> TASK TO COMPLETE
Copy out precisely the lines beginning at the line that contains "obj.matrix_world = world" and ending at the line that contains "obj.data.transform(world)", including both.

> DATA PROVIDED
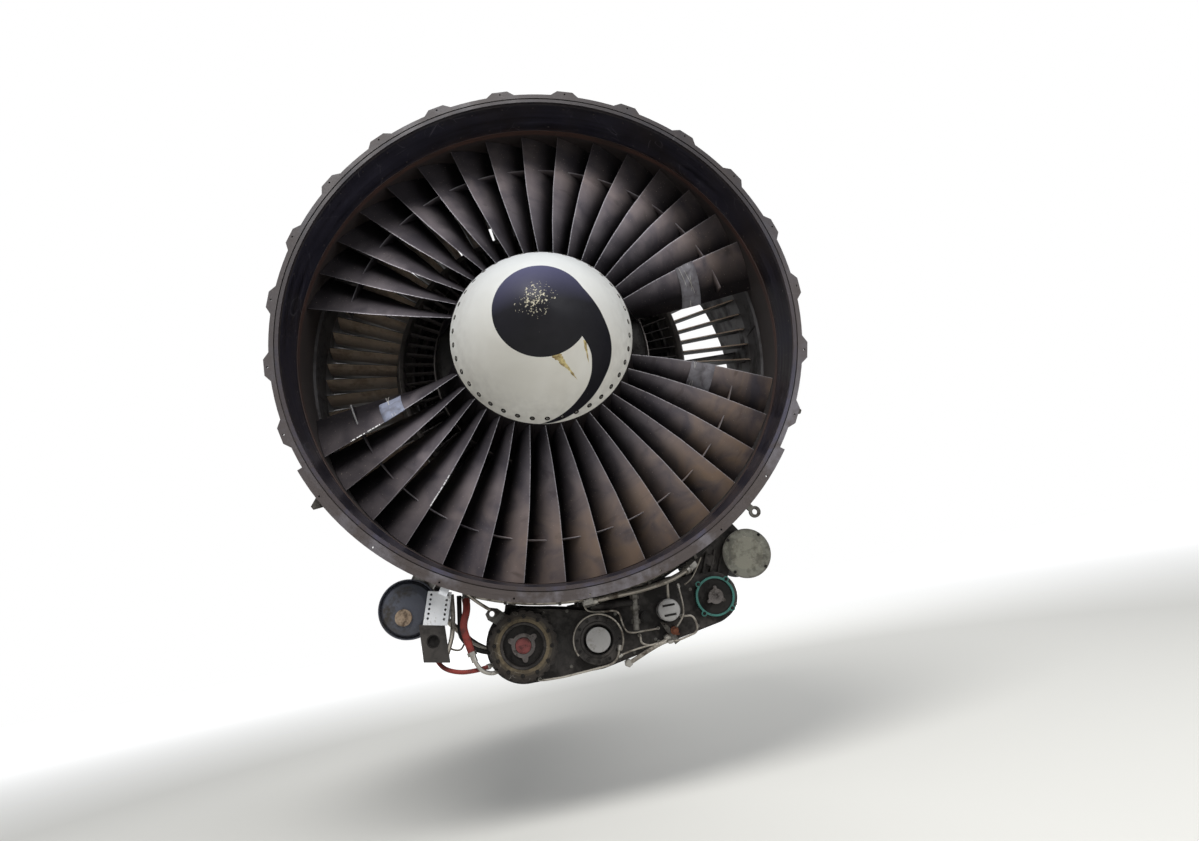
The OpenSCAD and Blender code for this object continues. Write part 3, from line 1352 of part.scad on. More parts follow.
module radial_drive_shaft() color(steel)
    union() {
        translate([0, bevel_y, drive_place[1] + 30])
            cylinder(h = -drive_place[1] - 30 - bevel_ring_r - 20, r = drive_shaft_r);
        translate([0, bevel_y, -bevel_ring_r - 24]) cylinder(h = 20, r1 = 34, r2 = 24);
    }

module horizontal_drive_shaft() color(steel)
    stub(drive_place, gearbox_rear - 36, bevel_y - 30 - gearbox_rear + 36 - 20, drive_shaft_r);

// Mounts
mount_half = 150;
mount_hole_r = 11;

module forward_mount() color(steel)
    difference() {
        union() {
            translate([-mount_half - 40, core_y, 640]) cube([mount_half * 2 + 80, 60, 96]);
            for (side = [-1, 1])
                translate([side * mount_half - 26, core_y + 59, 650]) cube([52, 90, 76]);
        }
        for (side = [-1, 1])
            translate([side * mount_half, core_y + 110, 640]) cylinder(h = 100, r = mount_hole_r);
    }

module rear_mount() color(steel)
    for (side = [-22, 0, 22])
        clock(side) difference() {
            union() {
                translate([-22, rear_frame_y + 90, lpt_out_r + core_wall + seat])
                    cube([44, 70, 30]);
                translate([-10, rear_frame_y + 125, lpt_out_r + core_wall + 60]) rotate([0, 90, 0])
                    cylinder(h = 20, r = 30);
                translate([-10, rear_frame_y + 95, lpt_out_r + core_wall + 20])
                    cube([20, 60, 40]);
            }
            translate([-30, rear_frame_y + 125, lpt_out_r + core_wall + 60]) rotate([0, 90, 0])
                cylinder(h = 60, r = 12);
        }

// Pipes
module oil_pipes() color(steel) {
    port = big_pad + [-123, -45];
    pipe([[tank_place[0] + 40, tank_y + tank_len + seat, tank_place[1] - 30],
        [tank_place[0] + 40, tank_y + tank_len + 80, tank_place[1] - 30],
        [-560, tank_y + tank_len + 80, -1290], [port[0], gearbox_rear + 220, port[1]],
        [port[0], gearbox_rear + seat, port[1]]], 15, 60, 8);
}

module fuel_pipes() color(steel) {
    pipe([[pump_place[0] - 20.3, gearbox_rear + 80, pump_place[1] - 90],
        [60, gearbox_rear + 80, -1420], [60, 900, -1420], [60, core_y + 90, -1300],
        [60, core_y + 90, -700], [60, nozzle_y - 60, -manifold_ring_r - 60],
        [0, nozzle_y, -manifold_ring_r - 56],
        [0, nozzle_y, -manifold_ring_r - manifold_tube_r - seat]], 12, 80, 8);
}

fan_case();
inlet_liner();
rub_strip();
vane_case();
outlet_guide_vanes();
fan_frame();
booster_case();
core_inlet_vanes();
front_sump();
fan_ball_bearing();
fan_roller_bearing();
compressor_bearing();
compressor_case();
compressor_vanes();
unison_rings();
vane_levers();
vane_actuators();
bleed_manifold();
bleed_duct();
combustor_case();
combustor_liner();
fuel_nozzles();
fuel_manifold();
igniters();
high_turbine_case();
turbine_nozzles();
turbine_mid_frame();
high_turbine_bearing();
low_turbine_case();
cooling_tubes();
turbine_rear_frame();
low_turbine_bearing();
exhaust_plug();
accessory_gearbox();
gearbox_hangers();
drive_pads();
pad_covers();
starter();
fuel_pump();
fuel_control();
power_lever();
hydraulic_pump();
oil_pump();
oil_tank();
tank_straps();
transfer_gearbox();
drive_shaft_tube();
radial_drive_shaft();
horizontal_drive_shaft();
forward_mount();
rear_mount();
oil_pipes();
fuel_pipes();
front_brackets();
fan_blades();
fan_disk();
spinner();
low_rotor();
low_shaft();
high_rotor();
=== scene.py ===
"""Looks of a large bare turbofan engine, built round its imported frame.

The engine's axis is Y, air enters at -Y, +Z is up, and the origin is the centre of the front
face of the inlet flange. Lengths are metres. Clock angles run clockwise from the top, in
degrees, seen from the front.
"""

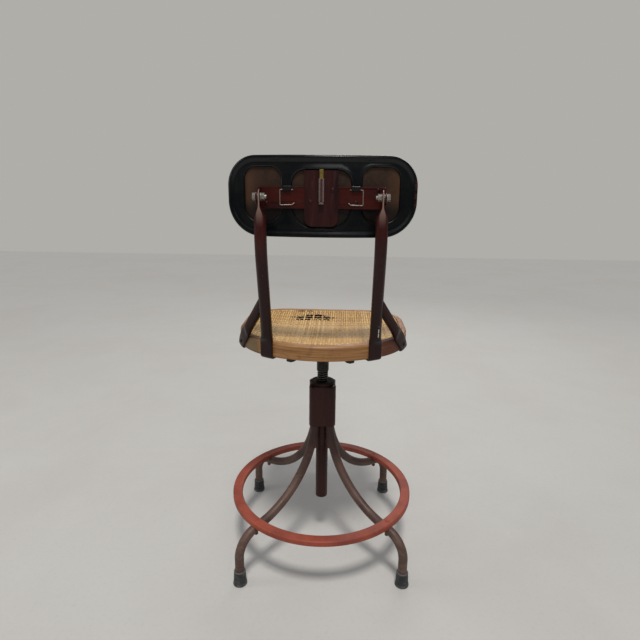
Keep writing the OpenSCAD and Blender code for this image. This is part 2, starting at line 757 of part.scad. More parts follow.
module pivot_washers() {
    inner_x = post_x - blade_t / 2 - small_washer_t;
    color([0.7, 0.7, 0.68])
    for (m = [0, 1]) mirror([m, 0, 0]) for (x = [inner_x, post_x + blade_t / 2 + gap, bar_half])
        translate([x, pivot_y, pivot_z]) rotate([0, 90, 0]) difference() {
            cylinder(h = small_washer_t, d = 2 * pivot_d);
            translate([0, 0, -1]) cylinder(h = small_washer_t + 2, d = pivot_d + 2 * press);
        }
}

// Backrest

module crossbar() {
    color([0.2, 0.09, 0.08])
    difference() {
        union() {
            translate([-bar_half, bar_y, bar_top - bar_h]) cube([2 * bar_half, bar_t, bar_h]);
            for (m = [0, 1]) mirror([m, 0, 0]) translate([bar_half - bar_t, 0, pivot_z]) rotate([0, 90, 0])
                linear_extrude(bar_t) {
                    translate([pivot_z - bar_top, bar_y]) square([bar_h, bar_t + ear_root]);
                    translate([0, pivot_y]) circle(r = ear_r);
                    translate([-ear_r, bar_y + bar_t]) square([2 * ear_r, pivot_y - bar_y - bar_t]);
                }
        }
        for (m = [0, 1]) mirror([m, 0, 0]) translate([bar_half - bar_t - 1, pivot_y, pivot_z])
            rotate([0, 90, 0]) cylinder(h = bar_t + 2, d = pivot_d + slip);
        for (p = rivet_spots) translate([p[0], bar_y - 1, pivot_z + p[1]]) rotate([-90, 0, 0])
            cylinder(h = bar_t + 2, d = rivet_d + 2 * press);
    }
}

// Rivets: two hold the plate, one stands by the right web, and one near each end of the bar
rivet_d = 4;
plate_rivets = [[plate_w / 2 - 12, -9], [12 - plate_w / 2, 14]];
rivet_spots = concat(plate_rivets,
    [[-(tab_x0 + tab_x1) / 2, -10.2], [bar_half - 17.5, -12.6], [15.3 - bar_half, 14]]);

module centre_plate() {
    r = 16;
    color([0.24, 0.13, 0.12])
    difference() {
        translate([0, plate_y, 0]) rotate([90, 0, 0]) mirror([0, 0, 1]) linear_extrude(plate_t) {
            translate([-plate_w / 2, plate_z0 + r]) square([plate_w, plate_z1 - plate_z0 - r]);
            translate([-plate_w / 2 + r, plate_z0]) square([plate_w - 2 * r, r + 1]);
            for (s = [-1, 1]) translate([s * (plate_w / 2 - r), plate_z0 + r]) circle(r = r);
        }
        for (p = plate_rivets) translate([p[0], plate_y - 1, pivot_z + p[1]]) rotate([-90, 0, 0])
            cylinder(h = plate_t + 2, d = rivet_d + 2 * press);
    }
}

module rivet(l) {
    rotate([-90, 0, 0]) {
        translate([0, 0, -l]) cylinder(h = l, d = rivet_d);
        rotate_extrude() polygon([[0, 0], [rivet_d, 0], [rivet_d * 0.85, 1], [rivet_d * 0.45, 1.8], [0, 2]]);
    }
}

module bar_rivets() {
    color([0.3, 0.18, 0.17])
    union() {
        for (p = plate_rivets) translate([p[0], plate_y + plate_t, pivot_z + p[1]]) rivet(plate_t + bar_t);
        for (k = [2:len(rivet_spots) - 1])
            translate([rivet_spots[k][0], plate_y, pivot_z + rivet_spots[k][1]])
            rivet(bar_t);
    }
}

// A folded channel with side lips, which guides the catch bolt up and down
module catch_channel() {
    lip = 1.8;
    color([0.45, 0.4, 0.38])
    translate([0, plate_y + plate_t, channel_z0]) linear_extrude(channel_z1 - channel_z0) difference() {
        translate([-catch_w / 2, 0]) square([catch_w, channel_depth]);
        translate([channel_wall - catch_w / 2, channel_wall])
            square([catch_w - 2 * channel_wall, channel_depth - 2 * channel_wall]);
        translate([channel_wall + lip - catch_w / 2, channel_wall])
            square([catch_w - 2 * (channel_wall + lip), channel_depth]);
    }
}

module catch_bolt() {
    t = channel_depth - 2 * (channel_wall + slip);
    y0 = plate_y + plate_t + channel_wall + slip;
    w = catch_w - 2 * (channel_wall + slip);
    grip_z = channel_z0 - 4.5;
    grip_h = 3.5;
    color([0.55, 0.48, 0.2])
    union() {
        translate([-w / 2, y0, grip_z + grip_h - 1]) cube([w, t, plate_z1 + 2 - grip_z - grip_h + 1]);
        translate([-catch_w / 2, y0, grip_z]) cube([catch_w, t + 4, grip_h]);
    }
}

// Points of a rounded rectangle, w by h, as pairs above and below the middle line
function shell_half(w, h, r) = concat(
    [for (k = [0:8]) let (a = 90 * k / 8) [w / 2 - r + r * cos(a), h / 2 - r + r * sin(a)]],
    [for (k = [1:11]) [(w / 2 - r) * (1 - k / 6), h / 2]],
    [for (k = [0:8]) let (a = 90 + 90 * k / 8) [-w / 2 + r + r * cos(a), h / 2 - r + r * sin(a)]]);

// Outline of the shell drawn in by o, as [x, height] points: along the top, then back along the bottom
function shell_outline(o) = let (w = shell_w - 2 * o, h = shell_h - 2 * o,
    top = shell_half(w, h, shell_r - o), low = shell_half(w, h, shell_low_r - o), n = len(top))
    [for (i = [0:2 * n - 1]) i < n ? top[i] : [low[2 * n - 1 - i][0], -low[2 * n - 1 - i][1]]];

// A ring of the pressed form, drawn in by o and set back by d from its rear face
function shell_ring(o, d) = [for (p = shell_outline(o)) [p[0], shell_y(p[0]) - d, shell_z + p[1]]];

// Joins rings of equal length into one closed skin, and closes both ends with strips
module ring_skin(rings) {
    n = len(rings[0]);
    m = len(rings);
    half = n / 2;
    sides = [for (j = [0:m - 2]) for (i = [0:n - 1]) let (a = j * n + i, b = j * n + (i + 1) % n)
        each [[a, b, b + n], [a, b + n, a + n]]];
    last = (m - 1) * n;
    first_cap = [for (i = [0:half - 2]) let (a = i, b = i + 1, c = n - 2 - i, d = n - 1 - i)
        each [[a, c, b], [a, d, c]]];
    last_cap = [for (i = [0:half - 2])
        let (a = last + i, b = last + i + 1, c = last + n - 2 - i, d = last + n - 1 - i)
        each [[a, b, c], [a, c, d]]];
    polyhedron(points = [for (r = rings) each r], faces = concat(sides, first_cap, last_cap), convexity = 6);
}

// Outline of an opening, with its own radius for the upper and the lower corners
module opening2d(w, h, r, low_r) {
    translate([-w / 2, low_r - h / 2]) square([w, h - r - low_r]);
    translate([r - w / 2, 0]) square([w - 2 * r, h / 2]);
    translate([low_r - w / 2, -h / 2]) square([w - 2 * low_r, h / 2]);
    for (m = [-1, 1]) {
        translate([m * (w / 2 - r), h / 2 - r]) circle(r = r, $fn = 40);
        translate([m * (w / 2 - low_r), low_r - h / 2]) circle(r = low_r, $fn = 40);
    }
}

// Cuts its flat child through the whole depth of the backrest
module through_back() {
    reach = shell_w / 2;
    translate([0, shell_back_y + reach / 4, 0]) rotate([90, 0, 0]) linear_extrude(reach) children();
}

// The pressed back shell: a dished sheet with a rolled rim, three openings, and
// two tabs that hook over the crossbar
module back_shell() {
    t = sheet_t;
    outer = [[0, flange_d], [0, 5], [1.2, 1.8], [4, 0], [9, 0.6], [16, 2.2], [26, web_depth]];
    inner = [[26 + t / 2, web_depth + t], [16, 2.2 + t], [9 + t / 2, 0.6 + t], [4 + t / 2, t],
        [1.2 + t, 1.8 + t], [t, 5 + t / 2], [t, flange_d]];
    color([0.08, 0.09, 0.1])
    union() {
        difference() {
            ring_skin([for (p = outer) shell_ring(p[0], p[1])]);
            ring_skin([for (k = [len(inner) - 1:-1:0])
                shell_ring(inner[k][0], inner[k][1] + (k == 6 ? 1 : 0))]);
            through_back() {
                translate([0, mid_open_z]) opening2d(mid_open_w, mid_open_h, 26, 46);
                for (s = [-1, 1]) translate([s * side_open_x, side_open_z])
                    opening2d(side_open_w, side_open_h, 22, 30);
            }
        }
        for (m = [0, 1]) mirror([m, 0, 0]) bar_tab();
    }
}

// A tab of the shell: back over the top of the crossbar and down behind the clip
module bar_tab() {
    lip_y = plate_y + wire_d + 4 * press;
    translate([0, 0, tab_top]) linear_extrude(sheet_t) polygon([
        [tab_x0, shell_y(tab_x0) - web_depth - sheet_t / 2], [tab_x0, lip_y + sheet_t],
        [tab_x1, lip_y + sheet_t], [tab_x1, shell_y(tab_x1) - web_depth - sheet_t / 2]]);
    translate([tab_x0, lip_y, clip_z - 2]) cube([tab_x1 - tab_x0, sheet_t, tab_top + sheet_t - clip_z + 2]);
}

// Fibre panel behind the pad, bent to the same curve as the shell
module backing_panel() {
    color([0.28, 0.22, 0.17])
    intersection() {
        translate([0, curve_cy - panel_depth, shell_z - shell_h]) difference() {
            cylinder(h = 2 * shell_h, r = shell_curve_r, $fn = 360);
            translate([0, -panel_t, -1]) cylinder(h = 2 * shell_h + 2, r = shell_curve_r, $fn = 360);
        }
        through_back() translate([0, shell_z]) polygon(shell_outline(4));
    }
}

// Padded front, crowned towards the sitter
module back_pad() {
    y0 = panel_depth + panel_t + gap;
    section = [[5, y0], [3, y0 + 3], [2.4, y0 + 7], [4, y0 + pad_t * 0.62], [12, y0 + pad_t * 0.82],
        [24, y0 + pad_t * 0.93], [40, y0 + pad_t]];
    color([0.35, 0.22, 0.14])
    ring_skin([for (p = section) shell_ring(p[0], p[1])]);
}

// A spring wire clip behind the bar: out under the tab, down, and back along the foot
module clip(side) {
    r = 2.5;
    start = web_in_x - 3;
    top = web_w + 1.6;
    drop = bar_h - 18;
    foot = web_w - 1.6;
    color([0.7, 0.68, 0.65])
    mirror([side < 0 ? 1 : 0, 0, 0])
        translate([start, plate_y + wire_d / 2 + press, clip_z]) rotate([0, 90, 0])
            bar_run([[top, r, 90], [drop, r, 92], [foot, r, 38], [5, 0, 0]], wire_d);
}

for (i = [0:3]) leg(i);
for (i = [0:3]) rubber_foot(i);
hub_casting();
hub_nut();
column_tube();
foot_ring();
ring_bolts();
ring_nuts();
stop_washer();
spindle_screw();
stop_nut();
spindle_collar();
seat_iron();
iron_screws();
seat_rim();
seat_cane();
post(1);  // post_left
post(-1);  // post_right
brace(1);  // brace_left
brace(-1);  // brace_right
post_screws();
brace_bolts();
pivot_bolt(1);  // pivot_bolt_left
pivot_bolt(-1);  // pivot_bolt_right
pivot_nut(1);  // pivot_nut_left
pivot_nut(-1);  // pivot_nut_right
pivot_washers();
crossbar();
centre_plate();
bar_rivets();
catch_channel();
catch_bolt();
back_shell();
backing_panel();
back_pad();
clip(1);  // clip_left
clip(-1);  // clip_right
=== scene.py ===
import math
import random
from contextlib import contextmanager

import bmesh
import bpy
import numpy as np
from mathutils import Matrix, Vector
from mathutils.geometry import delaunay_2d_cdt


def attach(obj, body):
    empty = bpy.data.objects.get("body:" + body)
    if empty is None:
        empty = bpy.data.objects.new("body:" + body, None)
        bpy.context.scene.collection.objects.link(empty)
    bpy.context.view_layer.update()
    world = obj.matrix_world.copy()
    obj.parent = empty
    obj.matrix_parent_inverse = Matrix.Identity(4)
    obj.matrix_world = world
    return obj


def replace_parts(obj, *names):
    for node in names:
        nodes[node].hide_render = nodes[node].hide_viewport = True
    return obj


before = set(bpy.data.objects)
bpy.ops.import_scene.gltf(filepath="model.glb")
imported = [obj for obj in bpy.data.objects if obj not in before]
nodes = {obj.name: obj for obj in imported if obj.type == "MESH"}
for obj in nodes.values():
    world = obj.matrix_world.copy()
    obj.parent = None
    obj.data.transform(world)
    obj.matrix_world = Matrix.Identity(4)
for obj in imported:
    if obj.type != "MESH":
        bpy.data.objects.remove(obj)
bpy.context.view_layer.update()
random.seed(7)
MM = 0.001

# Sizes of the construction model, in millimetres
SEAT_H, SEAT_W, SEAT_BACK, SEAT_FRONT = 605, 414, 184, 175
BACK_CURVE_R, SIDE_CURVE_R, CORNER_R = 244, 170, 105
RIM_W, RIM_H, CANE_T, CANE_INSET, CANE_SAG = 26, 35, 2.4, 15, 8
TUBE_D, BACK_TUBE_D, FOOT_CIRCLE_R, BASE_TURN = 22.2, 25, 280, 2.4
HUB_Z, HUB_H, LEG_TOP_R, HUB_WALL = 338, 110, 28.5, 3.1
COLUMN_D, COLUMN_Z, NUT_L, NUT_FLANGE_T = 32, 118, 60, 8
SCREW_D, SCREW_L, COLLAR_D, COLLAR_L, END_D, END_L = 28, 326, 31, 81, 14, 15
RING_D, RING_W, RING_H, RING_WALL, RING_SEAT = 480, 25, 13, 2.4, 2.8
POST_X, PIVOT_Y, PIVOT_H = 120.7, 216, 317
BLADE_T, BLADE_W, TONGUE_T, TONGUE_W, TONGUE_BEND_R, BRACE_H = 4, 30, 5, 33, 5.5, 104
SHELL_W, SHELL_H, SHELL_R, SHELL_LOW_R, SHELL_CURVE_R = 391, 161, 60, 71, 520
SHEET_T, FLANGE_D, PAD_T = 1.6, 13, 20
BAR_H, BAR_DROP, BAR_T, EAR_R = 43, 1.5, 3, 13
WIRE_D, FOOT_D, FOOT_H = 2, 34, 38
SLIP, PRESS, GAP, CURVE_GAP = 0.1, 0.05, 0.4, 0.25

# Forms that only this script gives, in millimetres
HUB_HOLLOW, THREAD_PITCH, THREAD_DEPTH = 1.8, 6, 2.2
CANE_PITCH, STRAND_W, STRAND_T, STRAND_WAVE = 6.0, 4.7, 0.5, 0.45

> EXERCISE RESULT
    obj.matrix_world = world
    return obj


def replace_parts(obj, *names):
    for node in names:
        nodes[node].hide_render = nodes[node].hide_viewport = True
    return obj


before = set(bpy.data.objects)
bpy.ops.import_scene.gltf(filepath="model.glb")
imported = [obj for obj in bpy.data.objects if obj not in before]
nodes = {obj.name: obj for obj in imported if obj.type == "MESH"}
for obj in nodes.values():
    world = obj.matrix_world.copy()
    obj.parent = None
    obj.data.transform(world)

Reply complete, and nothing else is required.